Single by Brett Young

from the album Brett Young
- Released: April 11, 2016
- Genre: Country
- Length: 3:07
- Label: Republic Nashville
- Songwriter(s): Brett Young; Justin Ebach; Kelly Archer;
- Producer(s): Dann Huff

Brett Young singles chronology
|  | "Sleep Without You" (2016) | "In Case You Didn't Know" (2017) |

= Sleep Without You =

"Sleep Without You" is a song recorded by American country pop singer Brett Young and co-written by Young, Justin Ebach, and Kelly Archer. Its official release to radio was on April 11, 2016, as the lead single from his debut self-titled album. It has sold 377,000 copies in the United States as of January 2017.

==Critical reception==
Billy Dukes of Taste of Country gave the song a favorable review, writing that "Young’s R&B influences come out in the sincerity and warmth of his delivery, not the sonic nature of this mostly acoustic jam."
==Commercial performance==
The song first entered the Country Airplay chart at number 58 for the week of March 5, 2016, and debuted on the Hot Country Songs chart two months later at number 45 on May 14, 2016. It peaked at number three on the chart for the week of December 3, 2016. It also peaked at number two on Billboards Country Airplay chart the following week, beaten by Florida Georgia Line's number one, "May We All". It reached number one on the Mediabase Country chart.
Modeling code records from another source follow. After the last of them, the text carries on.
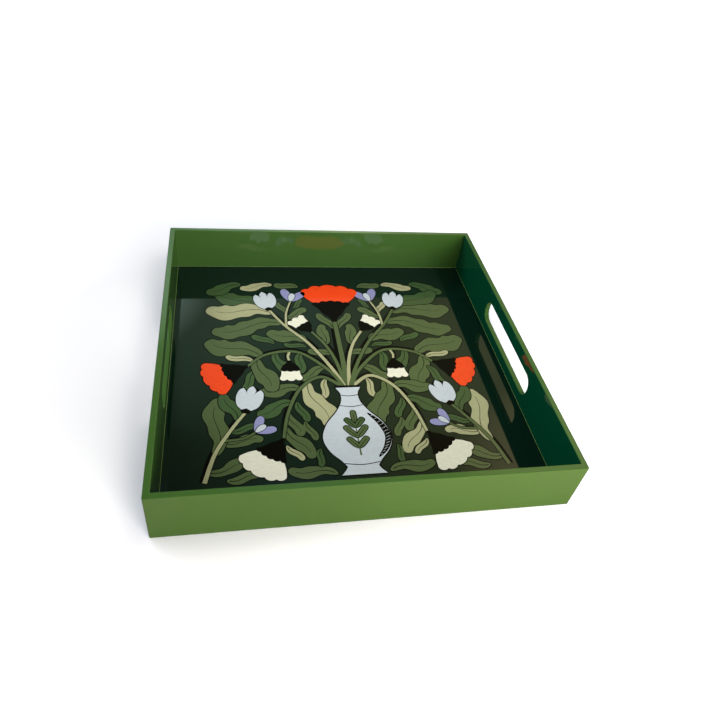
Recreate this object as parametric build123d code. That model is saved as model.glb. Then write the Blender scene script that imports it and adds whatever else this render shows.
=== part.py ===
"""Square lacquered serving tray: four mitred side boards, a base board with a rebated edge, and hidden pins.

Frame: millimetres, +Z up. The origin is the centre of the underside, at the level the tray rests on.
The front is -Y, and the two boards with hand slots stand at -X and +X.
"""

import os

from build123d import *

# Driving dimensions
SIDE = 330.0  # outside width and depth
HEIGHT = 50.0  # underside to rim
WALL = 5.0  # side board thickness
FLOOR_LEVEL = 4.0  # height of the serving surface, and the base board's thickness
FLANGE = 2.5  # thickness of the base board's edge, where it runs under the side boards
LIP = 2.0  # what is left of a side board outside its rebate

# Softened edges, as several coats of lacquer leave them
CORNER_RADIUS = 1.0  # upright outside corners
RIM_RADIUS = 0.6  # both edges of the rim
FOOT_RADIUS = 0.9  # outside bottom edge
WELL_CORNER_RADIUS = 0.8  # upright inside corners, where lacquer gathers
SLOT_EDGE_RADIUS = 0.5  # both edges of a hand slot

# Hand slots
SLOT_LENGTH = 120.0
SLOT_WIDTH = 23.0
SLOT_END_RADIUS = 10.0
SLOT_LEVEL = 25.5  # height of the slot's centre line

# Headless steel pins, sunk below the surface and filled over
PIN_DIAMETER = 0.64
PIN_CLEARANCE = 0.02  # on the radius, so that pins and boards don't share volume
CORNER_PIN_LENGTH = 15.0
CORNER_PIN_SUNK = 1.5
CORNER_PIN_LEVELS = (13.0, 39.0)  # through the front and back boards
CROSS_PIN_LEVEL = 26.0  # through the handle boards
BASE_PIN_LENGTH = 10.0
BASE_PIN_SUNK = 1.0
BASE_PIN_PLACES = (-120.0, -40.0, 40.0, 120.0)  # along each side

# Derived
HALF = SIDE / 2
WELL = SIDE - 2 * WALL
BASE_SIDE = SIDE - 2 * LIP
WALL_CENTRE = HALF - WALL / 2
BASE_PIN_LINE = (HALF - WALL + HALF - LIP) / 2  # middle of the flange under a side board
PIN_RADIUS = PIN_DIAMETER / 2
TOLERANCE = 0.01


def upright_box(width, depth, low, high):
    """A box centred on the Z axis, between two levels."""
    return Pos(0, 0, (low + high) / 2) * Box(width, depth, high - low)


def edges_at_level(solid, level):
    """The solid's edges that lie flat at one level."""
    return [
        edge
        for edge in solid.edges()
        if abs(edge.bounding_box().min.Z - level) < TOLERANCE
        and abs(edge.bounding_box().max.Z - level) < TOLERANCE
    ]


def outside_block():
    """The tray's outer shape with its softened corners and foot, before it is hollowed."""
    block = upright_box(SIDE, SIDE, 0, HEIGHT)
    block = fillet(block.edges().filter_by(Axis.Z), CORNER_RADIUS)
    return fillet(edges_at_level(block, 0), FOOT_RADIUS)


def well_block(low, high):
    """The space inside the side boards between two levels, with its softened upright corners."""
    block = upright_box(WELL, WELL, low, high)
    return fillet(block.edges().filter_by(Axis.Z), WELL_CORNER_RADIUS)


def hand_slots():
    """One long cutter with rounded ends that makes both hand slots."""
    profile = Plane.YZ.offset(-SIDE) * RectangleRounded(SLOT_LENGTH, SLOT_WIDTH, SLOT_END_RADIUS)
    return Pos(0, 0, SLOT_LEVEL) * extrude(profile, 2 * SIDE)


def slot_mouth_edges(solid):
    """The outlines of the hand slots on the inner and outer faces of the handle boards."""

    def is_mouth(edge):
        box = edge.bounding_box()
        flat = box.max.X - box.min.X < TOLERANCE
        within = box.size.Y < SLOT_LENGTH and abs(box.center().Y) < SLOT_LENGTH / 2
        between = box.min.Z > FLOOR_LEVEL + TOLERANCE and box.max.Z < HEIGHT - RIM_RADIUS - TOLERANCE
        return flat and within and between

    return [edge for edge in solid.edges() if is_mouth(edge)]


def frame_ring():
    """All four side boards as one ring: walls, rebate, hand slots and softened edges."""
    ring = outside_block()
    ring -= well_block(0, HEIGHT)
    ring = fillet(edges_at_level(ring, HEIGHT), RIM_RADIUS)
    ring -= upright_box(BASE_SIDE, BASE_SIDE, 0, FLANGE)
    ring -= hand_slots()
    return fillet(slot_mouth_edges(ring), SLOT_EDGE_RADIUS)


def mitre_wedge():
    """The quarter of the plan towards +X, cut along both diagonals."""
    reach = HALF + WALL
    plan = make_face(Polyline((0, 0), (reach, -reach), (reach, reach), (0, 0)))
    return extrude(plan, HEIGHT)


def pin(start, direction, length, clearance=0.0):
    """A round pin, or the hole for one when it has a clearance."""
    radius = PIN_RADIUS + clearance
    return extrude(Plane(origin=start, z_dir=direction) * Circle(radius), length)


def corner_pins(clearance=0.0):
    """Pins across the four mitres: two from the front or back and one from the side, at each corner."""
    start = HALF - CORNER_PIN_SUNK
    pins = []
    for x_sign in (-1, 1):
        for y_sign in (-1, 1):
            for level in CORNER_PIN_LEVELS:
                place = (x_sign * WALL_CENTRE, y_sign * start, level)
                pins.append(pin(place, (0, -y_sign, 0), CORNER_PIN_LENGTH, clearance))
            place = (x_sign * start, y_sign * WALL_CENTRE, CROSS_PIN_LEVEL)
            pins.append(pin(place, (-x_sign, 0, 0), CORNER_PIN_LENGTH, clearance))
    return pins


def base_pins(clearance=0.0):
    """Pins up through the base board's flange into the side boards, four on each side."""
    pins = []
    for quarter in range(4):
        for along in BASE_PIN_PLACES:
            upright = pin((BASE_PIN_LINE, along, BASE_PIN_SUNK), (0, 0, 1), BASE_PIN_LENGTH, clearance)
            pins.append(Rot(0, 0, 90 * quarter) * upright)
    return pins


def side_boards():
    """The four mitred boards, drilled for their pins, by name."""
    ring = frame_ring()
    holes = corner_pins(PIN_CLEARANCE) + base_pins(PIN_CLEARANCE)
    turns = {"right_handle_board": 0, "back_board": 90, "left_handle_board": 180, "front_board": 270}
    return {name: (ring & Rot(0, 0, turn) * mitre_wedge()) - holes for name, turn in turns.items()}


def base_board():
    """The panel that fills the well's floor, with a thinner edge that the side boards sit over."""
    panel = well_block(0, FLOOR_LEVEL) + upright_box(BASE_SIDE, BASE_SIDE, 0, FLANGE)
    return panel - base_pins(PIN_CLEARANCE)


def build_nodes():
    """Every node of the tray by name."""
    nodes = side_boards()
    nodes["base_board"] = base_board()
    nodes["corner_pins"] = Compound(children=corner_pins())
    nodes["base_pins"] = Compound(children=base_pins())
    return nodes


os.makedirs("parts", exist_ok=True)
for name, shape in build_nodes().items():
    export_step(shape, f"parts/{name}.step")
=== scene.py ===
"""Looks for the square lacquered serving tray: the lacquer, the painted bouquet and the studio.

Everything is in metres in the tray's own frame, apart from the painting, which is laid out in millimetres
from the centre of the floor and scaled when its meshes are made.
"""

import itertools
import math

import bmesh
import bpy
from mathutils import Matrix, Vector


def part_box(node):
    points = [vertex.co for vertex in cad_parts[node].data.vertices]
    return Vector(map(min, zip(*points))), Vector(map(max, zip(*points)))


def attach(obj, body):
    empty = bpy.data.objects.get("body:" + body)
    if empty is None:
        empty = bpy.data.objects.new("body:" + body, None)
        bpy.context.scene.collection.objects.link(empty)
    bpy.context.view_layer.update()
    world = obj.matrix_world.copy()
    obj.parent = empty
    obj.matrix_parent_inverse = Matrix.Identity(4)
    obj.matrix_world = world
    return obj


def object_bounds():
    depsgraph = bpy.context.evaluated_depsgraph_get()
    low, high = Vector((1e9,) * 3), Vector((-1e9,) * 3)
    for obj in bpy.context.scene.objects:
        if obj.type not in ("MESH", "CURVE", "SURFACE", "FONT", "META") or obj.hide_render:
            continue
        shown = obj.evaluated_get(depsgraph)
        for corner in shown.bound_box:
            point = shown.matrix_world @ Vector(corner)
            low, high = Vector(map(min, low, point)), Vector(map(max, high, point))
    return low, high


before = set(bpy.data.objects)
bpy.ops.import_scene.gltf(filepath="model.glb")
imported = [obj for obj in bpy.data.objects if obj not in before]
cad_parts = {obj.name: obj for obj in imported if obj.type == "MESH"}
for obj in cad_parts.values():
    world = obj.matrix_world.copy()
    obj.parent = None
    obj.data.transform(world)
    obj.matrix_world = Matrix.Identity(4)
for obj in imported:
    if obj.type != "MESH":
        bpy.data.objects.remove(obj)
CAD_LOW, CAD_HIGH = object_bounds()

MM = 0.001

# Sizes and places in the tray, read from the frame where it gives them
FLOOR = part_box("base_board")[1].z  # serving surface
WALL = 5 * MM  # thickness of the side boards
WELL_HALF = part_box("right_handle_board")[1].x - WALL  # from the middle to a side board's inner face
WELL_CORNER = 0.8 * MM  # radius of the well's upright corners


# ---------------------------------------------------------------- shader helpers


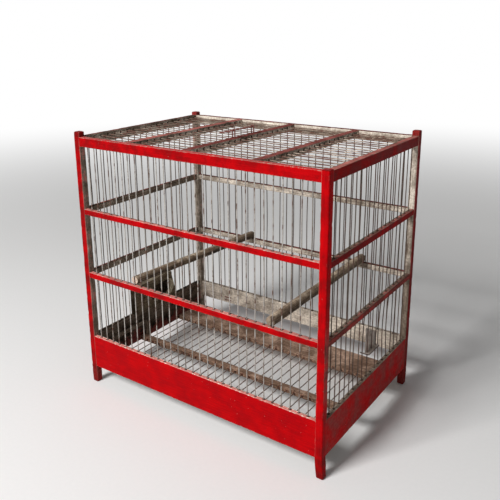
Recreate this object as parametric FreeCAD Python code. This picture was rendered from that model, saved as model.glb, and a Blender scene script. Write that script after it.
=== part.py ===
import FreeCAD, Part
import math
import os

Vector = FreeCAD.Vector
ALONG_X = Vector(1, 0, 0)
ALONG_Y = Vector(0, 1, 0)
ALONG_Z = Vector(0, 0, 1)

# A wooden bird cage: four posts, three rings of rails, base boards and wire bars.
# Sizes are millimetres. X runs along the front from the left face, Y from the
# front face to the back, Z up from the feet.

# Posts
cage_length = 450.0
cage_depth = 300.0
post_side = 10.0
post_height = 438.0
post_rise = 8.0
post_cap_chamfer = 1.2
foot_tip_side = 8.6
foot_taper_height = 18.0

# Rails between the posts
top_rail_height = 15.0
mid_rail_thickness = 8.0
mid_rail_height = 9.5
upper_rail_top = 313.0
lower_rail_top = 204.0
rail_edge_ease = 0.8

# Tenons at the ends of every rail and base board
tenon_setback = 2.0
tenon_thickness = 4.0
tenon_length = 3.5
tenon_shoulder = 1.5
mortise_play = 0.1

# Base boards and the slot for the tray at the back
board_thickness = 7.0
board_bottom = 31.0
board_top = 88.0
slot_rail_bottom = 56.0

# Wires
wire_diameter = 1.4
wire_setback = 4.0
wire_hole_play = 0.05
wire_side_count = 6
bend_step_count = 3
front_gap_count = 30
end_gap_count = 19

# Roof bars and the depth of the roof wires under the rails' tops
roof_bar_width = 12.0
roof_bar_height = 11.0
roof_bar_slant = 6.0
roof_wire_drop = 4.0
roof_bar_left_share = 0.242
roof_bar_center_share = 0.487
roof_bar_right_share = 0.756

# Floor: a wire grate over a rail, with a plank at the back
floor_wire_height = 36.0
floor_rail_front = 112.0
floor_rail_depth = 11.5
floor_rail_height = 8.0
plank_front = 217.5
plank_depth = 62.0
plank_thickness = 6.0
plank_wire_rise = 3.5

# Tray guides and the cleats that carry the floor rail
guide_bottom = 62.0
guide_height = 6.0
guide_thickness = 6.0
guide_front = 40.0
cleat_width = 10.0

# Perches, laid on the lower rails
perch_diameter = 14.0
perch_seat_gap = 0.3
perch_end_gap = 0.6
perch_left_front_share = 0.2435
perch_left_back_share = 0.3015
perch_right_front_share = 0.8122
perch_right_back_share = 0.8065
perch_notch_width = 3.2
perch_notch_reach = 3.0

# Feeder at the left end: an inside panel with a feed hole and a seed box outside
panel_front = 98.0
panel_back = 210.5
panel_height = 54.0
panel_setback = 2.0
panel_thickness = 11.5
panel_back_slope = 14.0
feed_hole_length = 61.0
feed_hole_height = 31.0
feed_hole_rise = 9.0
feed_hole_back_margin = 10.0
seed_box_reach = 26.0
seed_box_board = 4.0
seed_box_front = 135.0
seed_box_wall_height = 46.0
seed_box_outer_height = 30.0

# Lid of the seed box and the headless pins that it turns on
lid_side_gap = 0.5
lid_thickness = 4.0
lid_seat_gap = 0.4
pin_radius = 0.9
pin_play = 0.08
pin_bite = 8.0
pin_proud = 0.5

# Sliding tin gate at the right end
gate_wire_count = 10
gate_hole_height = 37.0
gate_sheet_thickness = 0.6
gate_wire_gap = 0.8
gate_side_overlap = 3.5
gate_tall_side = 42.0
gate_short_side = 21.0
gate_lip_reach = 6.0
gate_lip_round = 3.0
gate_ear_width = 3.0
gate_ear_reach = 6.5
gate_bend_radius = 0.5
gate_guide_play = 0.6

# Hanging bail and its two eyes on the center bar
eye_wire_diameter = 1.6
eye_half_width = 2.3
eye_crown_radius = 2.1
eye_pivot_rise = 11.0
eye_seat_depth = 5.0
eye_span = 51.0
bail_wire_diameter = 2.0
bail_reach = 52.0
bail_drop = 12.3
bail_stub = 4.0
bail_inner_run = 4.0
bail_bend_radius = 2.5
bail_tip_radius = 4.0

overrun = 1.0

# Places worked out from the sizes above
left_inside = post_side
right_inside = cage_length - post_side
front_inside = post_side
back_inside = cage_depth - post_side
top_rail_thickness = post_side
top_rail_top = post_height - post_rise
top_rail_bottom = top_rail_top - top_rail_height
upper_rail_bottom = upper_rail_top - mid_rail_height
lower_rail_bottom = lower_rail_top - mid_rail_height
wire_radius = wire_diameter / 2
roof_wire_height = top_rail_top - roof_wire_drop
roof_bar_bottom = top_rail_top - roof_bar_height
floor_rail_bottom = floor_wire_height - floor_rail_height / 2
floor_rail_back = floor_rail_front + floor_rail_depth
plank_bottom = floor_wire_height - plank_wire_rise
front_pitch = (right_inside - left_inside) / front_gap_count
end_pitch = (back_inside - front_inside) / end_gap_count
front_wire_places = [left_inside + front_pitch * (n + 1) for n in range(front_gap_count - 1)]
end_wire_places = [front_inside + end_pitch * (n + 1) for n in range(end_gap_count - 1)]
roof_wire_places = [front_inside + end_pitch * (n + 1 / 2) for n in range(end_gap_count)]
panel_top = board_top + panel_height
panel_outer = panel_setback
panel_inner = panel_outer + panel_thickness
seed_box_back = panel_back
gate_wire_place = end_wire_places[gate_wire_count - 1]
gate_hole_top = board_top + gate_hole_height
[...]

It has sold 377,000 copies in the United States as of January 2017. On September 5, 2017, the single was certified platinum by the Recording Industry Association of America (RIAA) for sales of over a million digital copies in the United States.

==Music video==
The music video was directed by Shane Drake and appeared on CMT, GAC, and Vevo in March 2016. The music video was filmed in Malibu, California, and co-stars Miss USA 2015 Olivia Jordan.

==Charts==

===Weekly charts===

| Chart (2016) | Peak position |
|---|---|
| Canada (Canadian Hot 100) | 93 |
| Canada Country (Billboard) | 7 |
| US Billboard Hot 100 | 47 |
| US Country Airplay (Billboard) | 2 |
| US Hot Country Songs (Billboard) | 3 |

===Year-end charts===

| Chart (2016) | Position |
|---|---|
| US Country Airplay (Billboard) | 30 |
| US Hot Country Songs (Billboard) | 34 |

| Chart (2017) | Position |
|---|---|
| US Hot Country Songs (Billboard) | 95 |

==Certifications==

| Region | Certification | Certified units/sales |
| Australia (ARIA) | Gold | 35,000^{‡} |
| United States (RIAA) | 2× Platinum | 2,000,000^{‡} |
^{‡} Sales+streaming figures based on certification alone.